• WHAT TO WORK ON
Transcribe, exactly as they appear, the line that contains "for side, strand", the line that contains "cad_parts[node].hide_render = cad_parts[node].hide_viewport", and every line in between, and nothing else.

• DATA
-*-*-
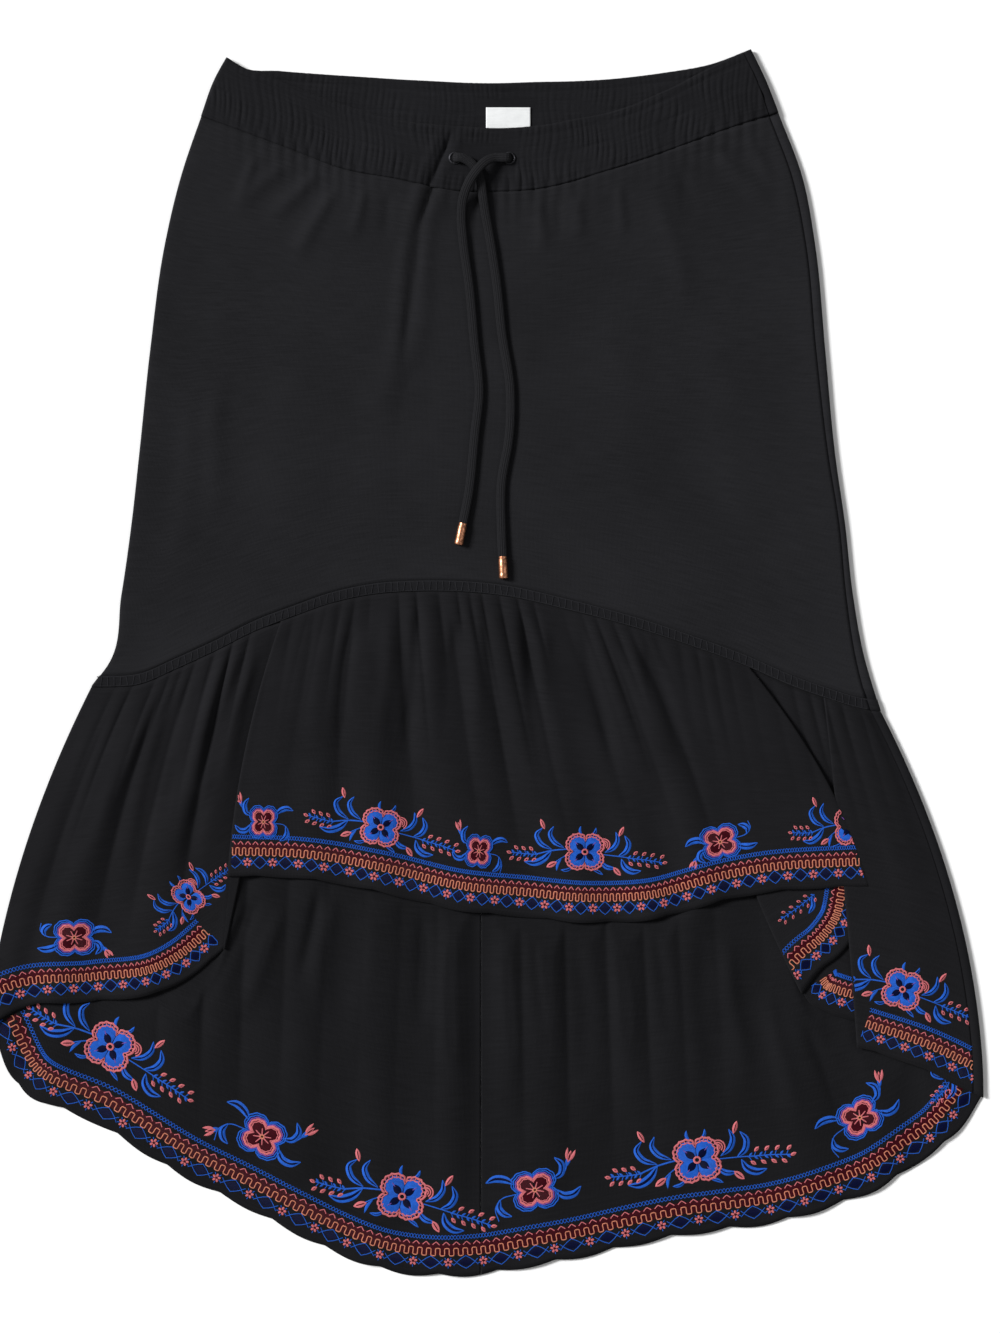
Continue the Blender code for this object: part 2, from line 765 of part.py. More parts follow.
def make_ruffle_back():
    """Back ruffle in two halves, flat below and gathered above, wrapped over the right fold."""
    downs = RUFFLE_ROWS
    columns = ruffle_columns(BACK_RUFFLE)
    radius, middle, angles = fold_arc(BACK_LEVEL, FRONT_LEVEL)
    grid = ruffle_grid(BACK_RUFFLE, columns, downs, BACK_YOKE, LEFT_WRAP + GAP, -radius)
    grid[..., 2] = BACK_LEVEL
    waves = np.array([gather_height(columns, down) for down in downs])
    centre_x = BACK_RUFFLE["seam_x"][CENTRE_BACK_ROW]
    centre = int(np.argmin(np.abs(columns["seam_x"] - centre_x)))

    left = grid[:, :centre + 1].copy()
    left[:, -1, 0] -= GAP / 2
    left_waves = waves[:, :centre + 1].copy()
    left_waves[:, 0] = 0
    add_wall("ruffle_back_left", left, CLOTH, BLACK_RUFFLE, reverse_extra=left_waves, back=True)

    right = grid[:, centre:].copy()
    right[:, 0, 0] += GAP / 2
    above = (FRONT_RUFFLE, FRONT_YOKE, True)
    wrap = []
    for angle in angles:
        shift = radius * (math.cos(angle) - 1)
        side = (BACK_RUFFLE, BACK_YOKE, True) if angle < 0 else above
        wrap.append(edge_column(*side, shift, middle + radius * math.sin(angle), downs))
    wrap.append(edge_column(*above, -radius, FRONT_LEVEL, downs))
    wrap.append(edge_column(*above, GAP - RIGHT_INSET, FRONT_LEVEL, downs))
    right = np.concatenate((right, np.stack(wrap, axis=1)), axis=1)
    right_waves = np.concatenate((waves[:, centre:], np.zeros((len(downs), len(wrap)))), axis=1)
    right_waves[:, -len(wrap) - 1] = 0
    add_wall("ruffle_back_right", right, CLOTH, BLACK_RUFFLE, reverse_extra=right_waves, back=True)


def surface_top(x, y):
    """Height of the front's upper face under the drawstring."""
    on_band = y > curve_y(FRONT_WAIST, x) - CORD_DIAMETER
    band_top = BAND_FRONT_LEVEL + BAND_WALL / 2 + BAND_GATHER_HEIGHT
    return np.where(on_band, band_top, body_level(x, y) + CLOTH / 2)


def strand_route(strand):
    """Give a strand's middle line: up out of its eyelet, then lying on the cloth to its tip."""
    radius = CORD_DIAMETER / 2
    steps = np.hypot(np.diff(strand["x"]), np.diff(strand["y"]))
    places = np.concatenate(((0,), np.cumsum(steps)))
    count = round(places[-1] / CORD_POINT_SPACING)
    at = np.linspace(places[1], places[-1], count)
    at = np.sort(np.concatenate((at, (places[1] + 3.0, places[1] + 7.0))))
    x = along(places, strand["x"], at)
    y = along(places, strand["y"], at)
    z = surface_top(x, y) + GAP + radius + along(places, strand["lift"], at)
    z[1:-1] = np.maximum(z[1:-1], (z[:-2] + z[2:]) / 2)
    placket_top = BAND_FRONT_LEVEL + BAND_WALL / 2
    hole_x = strand["x"][0]
    hole_y = strand["y"][0]
    rise = z[0] - placket_top
    toward = np.sign(x[0] - hole_x)
    start = [
        (hole_x, hole_y, placket_top + GAP),
        (hole_x, hole_y, placket_top + 0.45 * rise),
        (hole_x + toward * 1.4, hole_y, placket_top + 0.82 * rise),
    ]
    return np.concatenate((start, np.stack((x, y, z), axis=-1)))


def add_cord(name, route):
    """Make a cord as a round tube along its route."""
    curve = bpy.data.curves.new(name, "CURVE")
    curve.dimensions = "3D"
    curve.bevel_depth = CORD_DIAMETER / 2 * MM
    curve.bevel_resolution = 2
    curve.use_fill_caps = True
    spline = curve.splines.new("POLY")
    spline.points.add(len(route) - 1)
    for point, place in zip(spline.points, route):
        point.co = (*(Vector(place) * MM), 1)
    item = bpy.data.objects.new(name, curve)
    bpy.context.collection.objects.link(item)
    set_material(item, BLACK_CORD)


def add_tip(name, route):
    """Make a cord's metal tip, in line with the cord's end."""
    end = Vector(route[-1])
    heading = (end - Vector(route[-2])).normalized()
    bm = bmesh.new()
    bmesh.ops.create_cone(
        bm,
        cap_ends=True,
        segments=TIP_SEGMENTS,
        radius1=TIP_MOUTH_RADIUS * MM,
        radius2=TIP_RADIUS * MM,
        depth=TIP_LENGTH * MM,
    )
    rims = [edge for edge in bm.edges if abs(edge.verts[0].co.z - edge.verts[1].co.z) < MM]
    bmesh.ops.bevel(bm, geom=rims, offset=0.8 * MM, segments=1, affect="EDGES")
    item = add_mesh(name, bm, COPPER)
    item.rotation_mode = "QUATERNION"
    item.rotation_quaternion = heading.to_track_quat("Z", "Y")
    item.location = (end + heading * (GAP + TIP_LENGTH / 2)) * MM


def add_eyelet(name, x, y):
    """Make a flat ring round a cord's hole, seated on the placket."""
    bm = bmesh.new()
    low = BAND_FRONT_LEVEL + BAND_WALL / 2 + GAP
    high = low + EYELET_WALL
    middle = (EYELET_INNER + EYELET_OUTER) / 2
    shoulder = low + 0.45
    section = [(EYELET_INNER, low), (EYELET_OUTER, low), (EYELET_OUTER, shoulder)]
    section += [(middle + 0.3, high), (middle - 0.3, high), (EYELET_INNER, shoulder)]
    corners = [bm.verts.new(Vector((radius, 0, z)) * MM) for radius, z in section]
    edges = [bm.edges.new((a, b)) for a, b in zip(corners, corners[1:] + corners[:1])]
    bmesh.ops.spin(
        bm,
        geom=corners + edges,
        cent=(0, 0, 0),
        axis=(0, 0, 1),
        angle=2 * math.pi,
        steps=EYELET_SEGMENTS,
        use_merge=True,
    )
    bmesh.ops.remove_doubles(bm, verts=bm.verts, dist=0.01 * MM)
    item = add_mesh(name, bm, DARK_METAL)
    item.location = (x * MM, y * MM, 0)


def make_drawstring():
    """Two free ends of the drawstring, the left one over the right, with tips and eyelets."""
    for side, strand in (("left", LEFT_STRAND), ("right", RIGHT_STRAND)):
        route = strand_route(strand)
        add_cord("drawstring_" + side, route)
        add_tip("tip_" + side, route)
    add_eyelet("eyelet_right", LEFT_STRAND["x"][0], LEFT_STRAND["y"][0])
    add_eyelet("eyelet_left", RIGHT_STRAND["x"][0], RIGHT_STRAND["y"][0])


def main():
    for item in list(bpy.data.objects):
        bpy.data.objects.remove(item, do_unlink=True)
    make_waistband()
    make_label()
    make_body()
    make_seam_bands()
    make_ruffle_front()
    make_ruffle_back()
    make_drawstring()


main()
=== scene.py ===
"""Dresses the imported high-low maxi skirt: crepe, drawstrings, label, stitching, embroidery.

Lengths are in millimetres up to the meshes, where MM turns them into metres. X runs across
the skirt, +Y towards the waist, and +Z up from the floor that it lies on.
"""
import math

import bmesh
import bpy
import numpy as np
from mathutils import Matrix, Vector


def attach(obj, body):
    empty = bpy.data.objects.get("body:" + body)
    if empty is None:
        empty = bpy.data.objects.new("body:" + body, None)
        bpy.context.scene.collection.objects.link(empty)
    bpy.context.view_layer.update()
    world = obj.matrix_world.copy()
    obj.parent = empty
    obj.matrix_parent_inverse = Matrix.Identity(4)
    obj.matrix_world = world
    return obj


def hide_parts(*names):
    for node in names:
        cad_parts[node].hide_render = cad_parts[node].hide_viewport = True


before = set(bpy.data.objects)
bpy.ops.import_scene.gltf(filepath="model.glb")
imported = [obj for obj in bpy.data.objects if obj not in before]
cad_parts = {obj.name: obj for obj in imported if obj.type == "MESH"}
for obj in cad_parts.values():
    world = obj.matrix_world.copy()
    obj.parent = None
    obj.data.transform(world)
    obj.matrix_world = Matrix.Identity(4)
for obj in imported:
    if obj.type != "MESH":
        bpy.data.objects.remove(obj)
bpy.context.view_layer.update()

bl_info = {
    "name": "High-low maxi skirt",
    "version": (1, 0, 0),
    "blender": (4, 5, 0),
    "location": "View3D > Sidebar > Skirt",
    "description": "Cloth, drawstrings, stitching and embroidery on the packed skirt",
    "category": "Object",
}

MM = 0.001
SHARP_EDGE = math.radians(40)

# Stage: floor, camera over the skirt and light of the sky
FLOOR_REACH = 4.0
FLOOR_LEVEL = -0.6
CAMERA_AT = (12.6, -2.3)
CAMERA_LENS = 85.0
SKY_LIGHT = 0.26

# Levels of the plies' middle surfaces and the walls, as in the solids
CLOTH = 1.2
BAND_WALL = 2.4
SEAM_BAND_WALL = 2.0
SEAM_BAND_WIDTH = 10.0
GAP = 0.3
BACK_LEVEL = 0.6
FRONT_LEVEL = 3.9
BODY_SAG_LEVEL = 2.4
BAND_BACK_LEVEL = 1.2
BAND_FRONT_LEVEL = 5.1
SEAM_BAND_LEVEL = 4.3
PLY_PITCH = 2.1
LEFT_WRAP = 8.0
RIGHT_INSET = 9.0
EDGE_REACH = 90.0
SCALLOP_PITCH = 53.0
CORD_RADIUS = 3.0
CORD_POINT_SPACING = 14.0
BAND_GATHER_HEIGHT = 1.2
SEAM_STEPS = 15

# Cloth of the dressed yoke band and label, and the half width from which a stroke is wide
SEAM_CLOTH = 1.6
LABEL_CLOTH = 0.5
WIDE_STROKE = 1.5

# Dressed ruffles: spacings across the gathers and down them, depths, and dips of the scallops
ACROSS = 2.1
DOWNWARDS = 5.0
FRONT_DEPTH = 300.0
BACK_DEPTH = 480.0
FRONT_SCALLOP = 1.6
BACK_SCALLOP = 3.4
SCALLOPS_FROM = 0.9
SCALLOPS_SHARE = 0.1

# How far from its ends a ruffle rises to its folds, and from its sides the front rises
RUFFLE_ENDS = 40.0
FRONT_SIDES = 12.0

# Turning angles of a fold's columns, and how many columns a left fold has
FOLD_ANGLES = np.radians(np.linspace(-60, 60, 5))
FOLD_COLUMNS = len(FOLD_ANGLES) + 2

# Grids of the other panels: columns across the part that lies flat, and rows
BAND_FRONT_GRID = (560, 30)
BAND_BACK_GRID = (560, 36)
BODY_FRONT_GRID = (210, 120)
BODY_BACK_GRID = (80, 50)
SEAM_FRONT_GRID = (300, 8)
SEAM_BACK_GRID = (120, 4)

# Pitches of the weaves and stitches, in metres
WARP_PITCH = 0.0011
WEFT_PITCH = 0.0009
SATIN_STITCH_PITCH = 0.00062
BRAID_PITCH = 0.0021
RIB_PITCH = 0.00055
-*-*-
• RESULT BELOW
    for side, strand in (("left", LEFT_STRAND), ("right", RIGHT_STRAND)):
        route = strand_route(strand)
        add_cord("drawstring_" + side, route)
        add_tip("tip_" + side, route)
    add_eyelet("eyelet_right", LEFT_STRAND["x"][0], LEFT_STRAND["y"][0])
    add_eyelet("eyelet_left", RIGHT_STRAND["x"][0], RIGHT_STRAND["y"][0])


def main():
    for item in list(bpy.data.objects):
        bpy.data.objects.remove(item, do_unlink=True)
    make_waistband()
    make_label()
    make_body()
    make_seam_bands()
    make_ruffle_front()
    make_ruffle_back()
    make_drawstring()


main()
=== scene.py ===
"""Dresses the imported high-low maxi skirt: crepe, drawstrings, label, stitching, embroidery.

Lengths are in millimetres up to the meshes, where MM turns them into metres. X runs across
the skirt, +Y towards the waist, and +Z up from the floor that it lies on.
"""
import math

import bmesh
import bpy
import numpy as np
from mathutils import Matrix, Vector


def attach(obj, body):
    empty = bpy.data.objects.get("body:" + body)
    if empty is None:
        empty = bpy.data.objects.new("body:" + body, None)
        bpy.context.scene.collection.objects.link(empty)
    bpy.context.view_layer.update()
    world = obj.matrix_world.copy()
    obj.parent = empty
    obj.matrix_parent_inverse = Matrix.Identity(4)
    obj.matrix_world = world
    return obj


def hide_parts(*names):
    for node in names:
        cad_parts[node].hide_render = cad_parts[node].hide_viewport = True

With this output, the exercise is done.